Science Notes: Ethylene, Mould, and Keeping the Crust
Apples release ethylene, a plant hormone that speeds ripening in produce. Bread isn’t living tissue, so ethylene doesn’t “ripen” it, but the same apple that emits ethylene also emits moisture and aroma volatiles. In practical terms, humidity is the key player, not ethylene. A small slice controls humidity; a large chunk creates a swamp. Keep the environment around 60–70% relative humidity inside the bag or bin—achieved by the paper-in-plastic trick and a thumb-sized slice.
Watch for warning signs: beads of condensation, a tacky crust, or a fruity, yeasty smell. These signal you should downsize the slice, vent briefly, or replace the apple. For crust retention, store rustic loaves in paper only and add a minimal apple slice in a ramekin; refresh crust before serving by reheating at 180°C for 6–8 minutes. Soft breads, from sandwich tins to brioche, tolerate higher humidity and reap bigger benefits. Clean storage, fresh slices, and modest humidity keep mould at bay.
An apple slice won’t turn yesterday’s loaf into a bakery-fresh miracle, but it can stretch quality long enough to reduce waste and save weekday sandwiches.
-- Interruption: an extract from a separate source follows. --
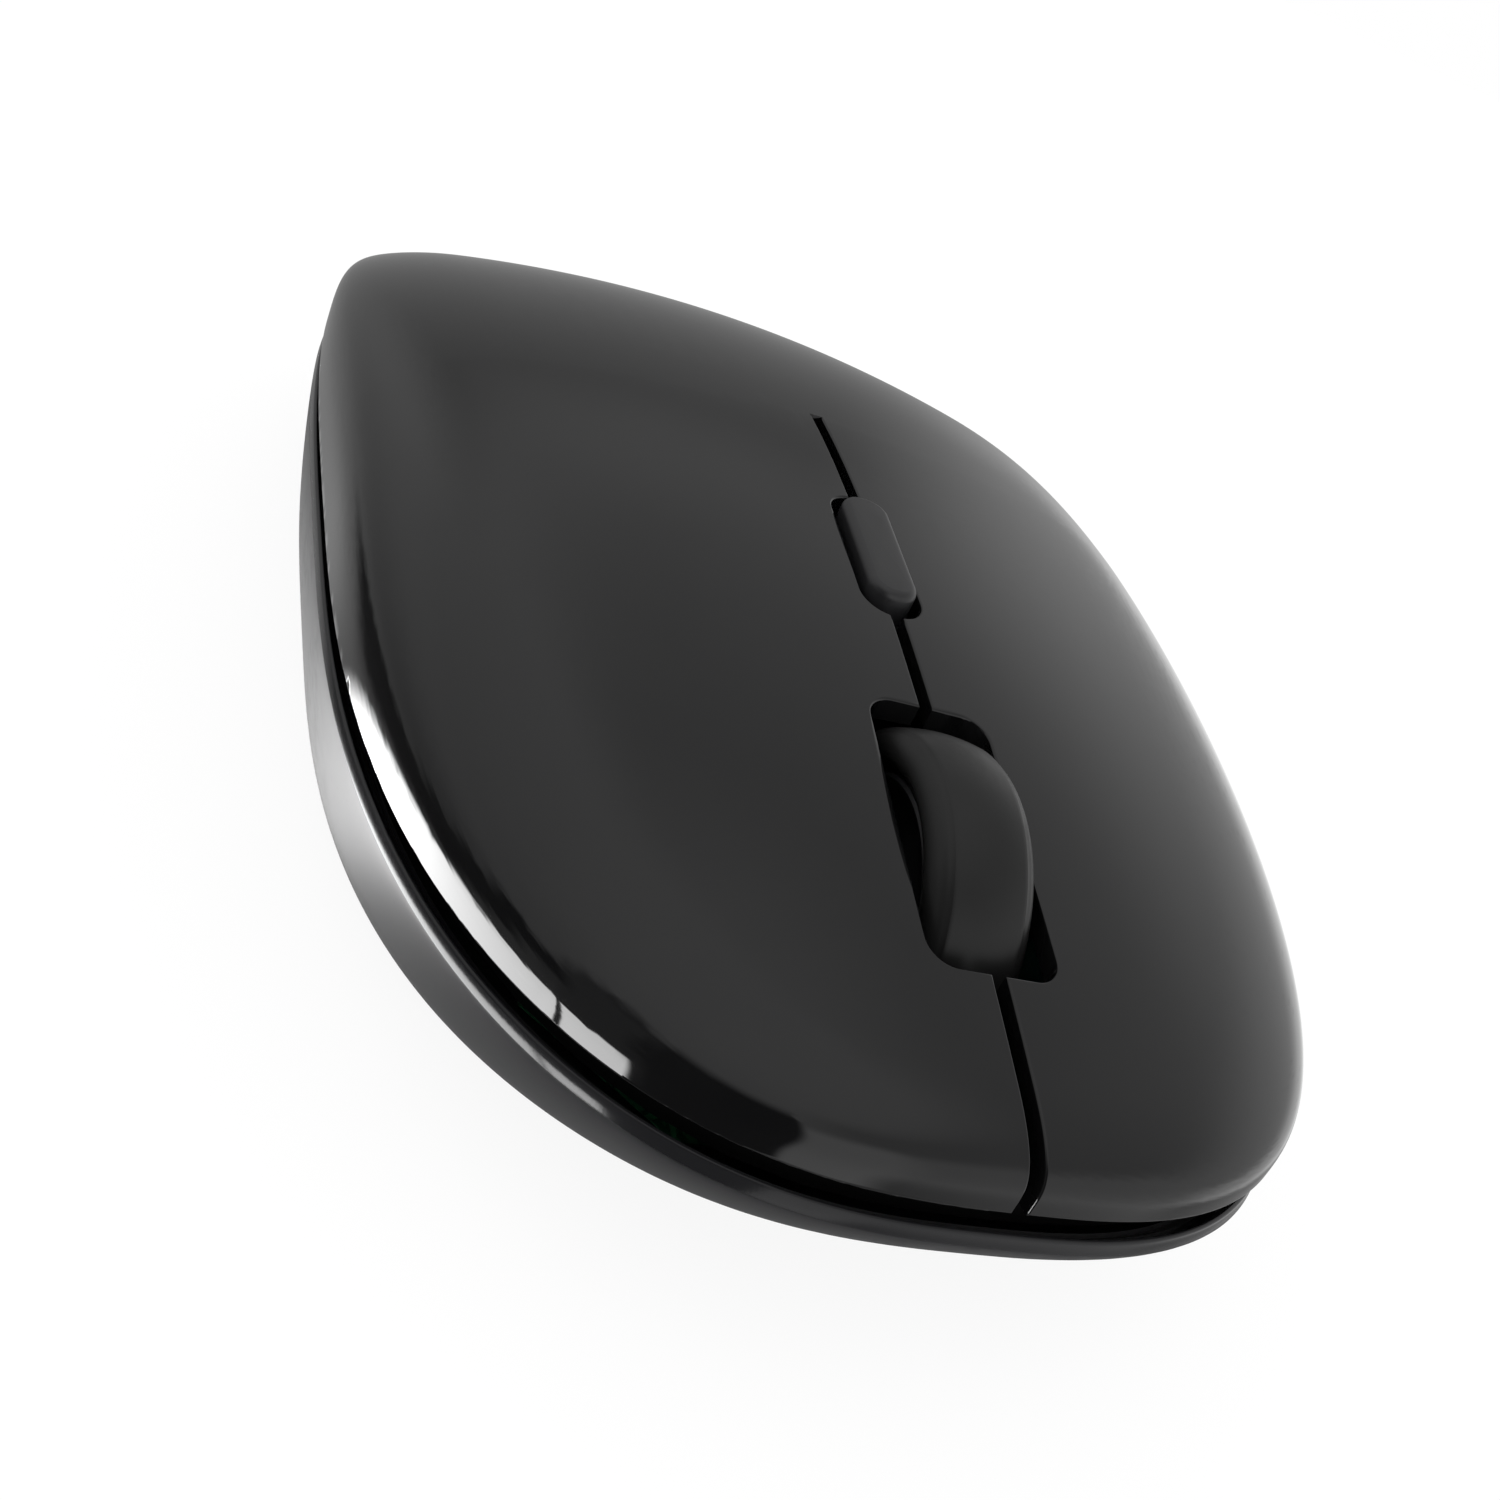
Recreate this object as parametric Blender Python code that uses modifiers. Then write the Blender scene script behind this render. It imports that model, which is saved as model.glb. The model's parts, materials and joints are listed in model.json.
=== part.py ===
"""Wireless computer mouse, modelled as the separate pieces it comes apart into.

Metres, +Z up. The front edge is at -Y, and +X is the user's left hand side, because the
front faces away from the user. The origin is on the desk, under the middle of the body.
"""

import math

import bmesh
import bpy
from mathutils import Matrix, Vector

# Driving dimensions of the body
LENGTH = 0.106
WIDTH = 0.061
CROWN_HEIGHT = 0.01475          # top of the shell above the parting plane
BASE_DEPTH = 0.0093             # parting plane above the flat underside
FOOT_HEIGHT = 0.0006            # how far the glide feet stand out below the base
SHELL_WALL = 0.0014
BASE_WALL = 0.0015
FLOOR = 0.0013
GAP = 0.0003                    # running gap between pieces that meet
CAVITY_SINK = 0.0002            # the cavity's rim starts this far below the parting line

# Plan outline: a superellipse that is blunter at the rear and slightly wider there
FRONT_POWER = 2.74
REAR_POWER = 4.15
TAPER = 0.043
OUTLINE_STEPS = 56

# Crown of the top shell
CROWN_Y = 0.0057
FRONT_DROP = 0.0097
FRONT_DROP_POWER = 1.64
REAR_DROP = 0.0113
REAR_DROP_POWER = 2.18
SIDE_DROP = 0.0043
SHOULDER_SIDE = 0.0125
SHOULDER_END = 0.0049
SHOULDER_POWERS = (3.28, 4.69)
CROWN_RINGS = (0.0003, 0.002, 0.01, 0.03, 0.07, 0.14, 0.26, 0.44, 0.66, 0.88)

# Parting line, shadow groove and base wall
PARTING_TILT = 0.0004
PARTING_LIFT = 0.0026
GROOVE = 0.0015
RIM_BAND = 0.0008
BASE_POWER = 1.22
BASE_SPREAD = 2.85
UNDERCUT_SIDE = 0.0010
UNDERCUT_FRONT = 0.0103
UNDERCUT_REAR = 0.0030
BASE_RINGS = 4
RING_INSET = 0.0019
RING_WALL = 0.0014
RING_RISE = 0.0002

# Keys and the openings between them
SLOT = 0.0008
SLOT_LENGTH = 0.0595            # front edge to the slot's rear end, where the keys flex
KEY_ANGLE = math.radians(0.6)
WHEEL_HOLE = (0.0076, 0.0178)
WHEEL_FROM_FRONT = 0.0192       # front edge to the wheel hole's centre
HOLE_CORNER = 0.0016
BUTTON_HOLE = (0.0041, 0.0122)
BUTTON_FROM_FRONT = 0.0420

# Scroll wheel
WHEEL_RADIUS = 0.0100
WHEEL_WIDTH = 0.0062
WHEEL_BACK = 0.0018             # wheel centre behind the hole's centre
WHEEL_PROUD = 0.0025
TYRE_DEPTH = 0.0024
AXLE_RADIUS = 0.0012
ENCODER_X = 0.0092
ENCODER = (0.0030, 0.0090, 0.0042)   # width, depth and height above the axle
CRADLE_X = 0.0096
CRADLE = (0.0030, 0.0056)
CRADLE_FLOOR = 0.0010

# Speed button
BUTTON = (0.0033, 0.0104)
BUTTON_PROUD = 0.0008
BUTTON_DEPTH = 0.0030
FLANGE = (0.0056, 0.0142, 0.0010)
STEM_RADIUS = 0.0014
BUTTON_TRAVEL = 0.0004

# Circuit board and what stands on it
BOARD_Z = 0.0056
BOARD = 0.0012
BOARD_FRONT = 0.0084            # front edge of the body to the board
BOARD_LENGTH = 0.0411
BOARD_SIDE = 0.0105             # side of the body to the board
NOSE_CLEARANCE = 0.00129        # base wall to the corners of the board's front edge
BOARD_CHAMFER = 0.0080
KEY_SWITCH = (0.0058, 0.0128, 0.0065)
SWITCH_CLEARANCE = 0.000809     # inner frame to the outer front corner of a key's switch
KEY_SWITCH_X = 0.0150
KEY_PLUNGER = (0.0016, 0.0026)
KEY_PLUNGER_FORWARD = 0.0025
PLUNGER_PROUD = 0.0007
PLUNGER_DEPTH = 0.0009
KEY_POST = (0.0030, 0.0044)
MIDDLE_SWITCH = 0.0046
MIDDLE_PLUNGER = 0.0011
MIDDLE_ANGLE = math.radians(1.5)
TACT_SWITCH = (0.0060, 0.0060, 0.0035)
TACT_PLUNGER = 0.0017
SENSOR = (0.0096, 0.0090, 0.0022)
SENSOR_FROM_FRONT = 0.0440
LENS = (0.0130, 0.0108, 0.0006)
LENS_BARREL = (0.0080, 0.0062)
CHIP = (0.0070, 0.0070, 0.0010)
CRYSTAL = (0.0080, 0.0034, 0.0030)
CAPACITOR = (0.0024, 0.0048)
POWER_SWITCH = (0.0044, 0.0086, 0.0020)
POWER_X = 0.0140
POWER_FROM_FRONT = 0.0340
POWER_KNOB = (0.0024, 0.0034)
POWER_TRAVEL = 0.0025
POWER_RECESS = 0.0003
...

It’s economical, easy, and grounded in the physics of water. Paired with selective freezing and a dependable bread bin, it forms a simple system any home can manage. Change the slice daily and keep condensation in check, and you’ll taste the difference. How will you tailor the apple-slice method to your favourite loaf—smaller slice for crust, larger for softness, or a hybrid with strategic freezing?